\(MP\)-algebras with relative types (Q1272216)

An \(MP\)-algebra with relative types \((B,s,t_1,t_2,t_3)\) is a Boolean algebra \(B\) with four unitary maps \(s\), \(t_1\), \(t_2\), \(t_3\) from \(B\) to itself s.t. \((B,s)\) is a monadic algebra [see \textit{P. R. Halmos,} Algebraic logic (1962; Zbl 0101.01101)] satisfying the following conditions: \(t_i \big (p\cap s(q)\big)= t_i(p)\cap s(q),\) for \(i=1,2,3\), \(s(t_i(p))=t_i(p),\) for \(i=1,2,3\), \(s(p)\subset t_1(p)\cup t_2(p)\cup t_3(p)\) and if \(i\not=j\), \(t_i(p)\cap t_j(p)=0\), if \(p\subset q\) then \(t_3(p)\subset t_3(q)\) and \(t_2(p)\cup t_3(p)\subset t_2(q)\cup t_3(q)\), if \(p\cap q=0\) then \(t_i(p)\cap t_j(q)\subset t_k(p\cup q)\), where \(k=\min(i+j,3)\). Every relation algebra has an \(MP\)-algebra with relative types associated with it in a natural way.
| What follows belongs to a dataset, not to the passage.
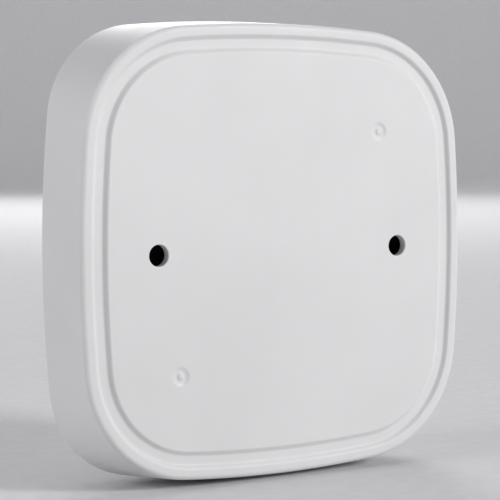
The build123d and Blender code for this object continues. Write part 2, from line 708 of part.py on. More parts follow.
CONTACT_X = -24.0
CONTACT_ROWS = (-17.5, -20.5, -23.5)
CONTACT_THICK = 0.3
CONTACT_WIDTH = 1.6
CONTACT_FOOT = 2.1
CONTACT_ARM = 4.5

with BuildPart() as sounder_contacts:
    # each is one strip: a foot on the board, an upright, and an arm that presses on the disc
    for row in CONTACT_ROWS:
        block(CONTACT_THICK, CONTACT_WIDTH, BOARD_TOP, DISC_LOW, (CONTACT_X, row))
        foot = CONTACT_X + (CONTACT_THICK - CONTACT_FOOT) / 2
        block(CONTACT_FOOT, CONTACT_WIDTH, BOARD_TOP, BOARD_TOP + CONTACT_THICK, (foot, row))
        arm = CONTACT_X + (CONTACT_ARM - CONTACT_THICK) / 2
        block(CONTACT_ARM, CONTACT_WIDTH, DISC_LOW - CONTACT_THICK, DISC_LOW, (arm, row))
finish(sounder_contacts, "sounder_contacts")

# ---------------------------------------------------------------- the sealed cell
CELL_LEFT = CELL_X - CELL_LENGTH / 2
CELL_RIGHT = CELL_X + CELL_LENGTH / 2
CELL_END_ROUND = 0.8
NUB_RADIUS = 3.2
SLEEVE_SHORT = 0.9  # how far the sleeve stops from each end
TAB_THICK = 0.2
TAB_WIDTH = 4.0
TAB_FOOT = 2.8
PAD_SIZE = (16.0, 6.0)


def cell_plane(x):
    """A plane across the cell, centred on its axis."""
    return Plane((x, CELL_Y, CELL_Z), x_dir=(0, 1, 0), z_dir=(1, 0, 0))


with BuildPart() as battery_cell:
    with BuildSketch(cell_plane(CELL_LEFT)):
        Circle(CELL_RADIUS - SLEEVE)
    extrude(amount=CELL_LENGTH - CELL_NUB)
    ends = battery_cell.faces().filter_by(Axis.X).edges()
    fillet(ends, CELL_END_ROUND)
    with BuildSketch(cell_plane(CELL_RIGHT - CELL_NUB)):
        Circle(NUB_RADIUS)
    extrude(amount=CELL_NUB)
finish(battery_cell, "battery_cell")

with BuildPart() as battery_sleeve:
    with BuildSketch(cell_plane(CELL_LEFT + SLEEVE_SHORT)):
        Circle(CELL_RADIUS)
        Circle(CELL_RADIUS - SLEEVE, mode=Mode.SUBTRACT)
    extrude(amount=CELL_LENGTH - CELL_NUB - 2 * SLEEVE_SHORT)
finish(battery_sleeve, "battery_sleeve")

with BuildPart() as battery_tabs:
    for end, out in ((CELL_LEFT, -1), (CELL_RIGHT, 1)):
        upright = (end + out * TAB_THICK / 2, CELL_Z)
        foot = (end + out * TAB_FOOT / 2, CELL_Z)
        block(TAB_THICK, TAB_WIDTH, CELL_Y - TAB_WIDTH / 2, BOARD_TOP + TAB_THICK, upright)
        block(TAB_FOOT, TAB_WIDTH, BOARD_TOP, BOARD_TOP + TAB_THICK, foot)
finish(battery_tabs, "battery_tabs")

with BuildPart() as battery_pad:
    block(*PAD_SIZE, CHASSIS_LOW + CHASSIS_FLOOR, CELL_Y - CELL_RADIUS - FIT / 2, (CELL_X, CELL_Z))
finish(battery_pad, "battery_pad")

# ---------------------------------------------------------------- the test button
CAP_TOP = COVER_TOP + BUTTON_PROUD
CAP_THICK = 1.6
CAP_ROUND = 0.8
CAP_UNDER = CAP_TOP - CAP_THICK
LIP_TOP = COVER_TOP - WALL - GAP
LIP_LOW = LIP_TOP - BUTTON_LIP_THICK
TACT_LEG = (0.7, 1.4)
TACT_LEG_SPACING = 4.5
TACT_LEG_THICK = 0.4

with BuildPart() as test_button:
    disc(BUTTON_RADIUS, LIP_TOP, CAP_TOP, BUTTON_AT)
    fillet(test_button.faces().sort_by(Axis.Y)[-1].edges(), CAP_ROUND)
    disc(BUTTON_RADIUS + BUTTON_LIP, LIP_LOW, LIP_TOP, BUTTON_AT)
    disc(BUTTON_RADIUS - BUTTON_WALL, LIP_LOW, CAP_UNDER, BUTTON_AT, Mode.SUBTRACT)
    disc(STEM_RADIUS, PLUNGER_TOP, CAP_UNDER, BUTTON_AT)
finish(test_button, "test_button")

with BuildPart() as button_spring:
    spring_low = TACT_TOP + SPRING_WIRE
    spring_high = CAP_UNDER - SPRING_WIRE
    centre = Vector(BUTTON_AT[0], spring_low, BUTTON_AT[1])
    with BuildLine() as coil:
        Helix(
            pitch=(spring_high - spring_low) / SPRING_TURNS,
            height=spring_high - spring_low,
            radius=SPRING_RADIUS,
            center=centre,
            direction=(0, 1, 0),
        )
    with BuildSketch(Plane(origin=coil.line @ 0, z_dir=coil.line % 0)):
        Circle(SPRING_WIRE)
    sweep(path=coil.line, is_frenet=True)
finish(button_spring, "button_spring")

with BuildPart() as tact_switch:
    block(TACT_SIZE, TACT_SIZE, BOARD_TOP, TACT_TOP, BUTTON_AT)
    disc(PLUNGER_RADIUS + FIT / 2, TACT_TOP - TACT_WELL, TACT_TOP, BUTTON_AT, Mode.SUBTRACT)
    with BuildSketch(facing(BOARD_TOP)):
        with Locations(BUTTON_AT):
            with GridLocations(TACT_LEG_SPACING, TACT_SIZE + TACT_LEG[1], 2, 2):
                Rectangle(*TACT_LEG)
    deepen(TACT_LEG_THICK)
finish(tact_switch, "tact_switch")

with BuildPart() as switch_plunger:
    plunger_low = TACT_TOP - TACT_WELL + BUTTON_TRAVEL + 2 * FIT
    disc(PLUNGER_RADIUS, plunger_low, PLUNGER_TOP, BUTTON_AT)
finish(switch_plunger, "switch_plunger")

# ---------------------------------------------------------------- the power switch
SWITCH_X = -SHUTTLE_TRAVEL / 2
SWITCH_LOW = BOARD_LOW - 4.0
SWITCH_BODY = (12.0, 5.0)
SWITCH_WELL = 2.0
KNOB = 2.0
KNOB_LOW = SWITCH_LOW - 3.2
SHUTTLE_PLATE = (9.0, 6.0)
SHUTTLE_THICK = 1.2
ARM_LENGTH = 3.0

with BuildPart() as power_switch:
    block(*SWITCH_BODY, SWITCH_LOW, BOARD_LOW, (SWITCH_X, SHUTTLE_Z))
    well = (SHUTTLE_TRAVEL + KNOB + 2 * GAP, KNOB + 2 * GAP)
    block(*well, SWITCH_LOW, SWITCH_LOW + SWITCH_WELL, (SWITCH_X, SHUTTLE_Z), Mode.SUBTRACT)
finish(power_switch, "power_switch")

with BuildPart() as switch_knob:
    block(KNOB, KNOB, KNOB_LOW, SWITCH_LOW + SWITCH_WELL - GAP, (0, SHUTTLE_Z))
finish(switch_knob, "switch_knob")

with BuildPart() as power_shuttle:
    shuttle_low = CHASSIS_LOW + CHASSIS_FLOOR + GAP
    shuttle_top = shuttle_low + SHUTTLE_THICK
    block(*SHUTTLE_PLATE, shuttle_low, shuttle_top, (0, SHUTTLE_Z))
    disc(PEG_RADIUS, PEG_LOW, shuttle_low, (0, SHUTTLE_Z))
    # two arms that carry the switch's knob between them
    for side in (1, -1):
        arm = (side * (KNOB / 2 + FIT + SHUTTLE_THICK / 2), SHUTTLE_Z)
        block(SHUTTLE_THICK, ARM_LENGTH, shuttle_top, SWITCH_LOW - 2 * GAP, arm)
finish(power_shuttle, "power_shuttle")
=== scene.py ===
import json
import math

import bmesh
import bpy
from mathutils import Matrix, Vector

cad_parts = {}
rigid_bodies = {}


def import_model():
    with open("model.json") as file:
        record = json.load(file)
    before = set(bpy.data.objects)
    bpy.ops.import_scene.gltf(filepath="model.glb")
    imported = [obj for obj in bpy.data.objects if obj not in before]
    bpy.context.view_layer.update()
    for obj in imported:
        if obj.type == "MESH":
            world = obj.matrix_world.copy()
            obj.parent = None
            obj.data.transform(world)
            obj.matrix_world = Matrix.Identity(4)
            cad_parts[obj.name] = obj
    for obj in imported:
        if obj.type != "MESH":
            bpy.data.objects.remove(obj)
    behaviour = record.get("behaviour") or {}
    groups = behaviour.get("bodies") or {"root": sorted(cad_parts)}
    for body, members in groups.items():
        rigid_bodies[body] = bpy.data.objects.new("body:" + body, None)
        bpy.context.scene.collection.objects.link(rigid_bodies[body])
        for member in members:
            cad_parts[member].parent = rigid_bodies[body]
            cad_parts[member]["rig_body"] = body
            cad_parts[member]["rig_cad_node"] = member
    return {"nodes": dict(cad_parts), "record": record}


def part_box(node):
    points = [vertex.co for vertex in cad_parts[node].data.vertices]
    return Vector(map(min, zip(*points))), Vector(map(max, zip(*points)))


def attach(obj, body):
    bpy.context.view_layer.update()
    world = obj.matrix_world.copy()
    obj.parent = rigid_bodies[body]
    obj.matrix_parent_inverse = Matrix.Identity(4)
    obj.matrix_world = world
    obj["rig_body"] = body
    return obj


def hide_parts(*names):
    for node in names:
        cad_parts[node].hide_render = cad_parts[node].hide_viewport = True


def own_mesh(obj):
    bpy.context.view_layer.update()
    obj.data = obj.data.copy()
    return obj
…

The authors prove by Givant's result [see \textit{S. R. Givant}, The structure of relation algebras generated by relativizations (1994; Zbl 0812.03035)] that every \(MP\)-algebra with relative types arises in this way from some relation algebra generated by its rectangles.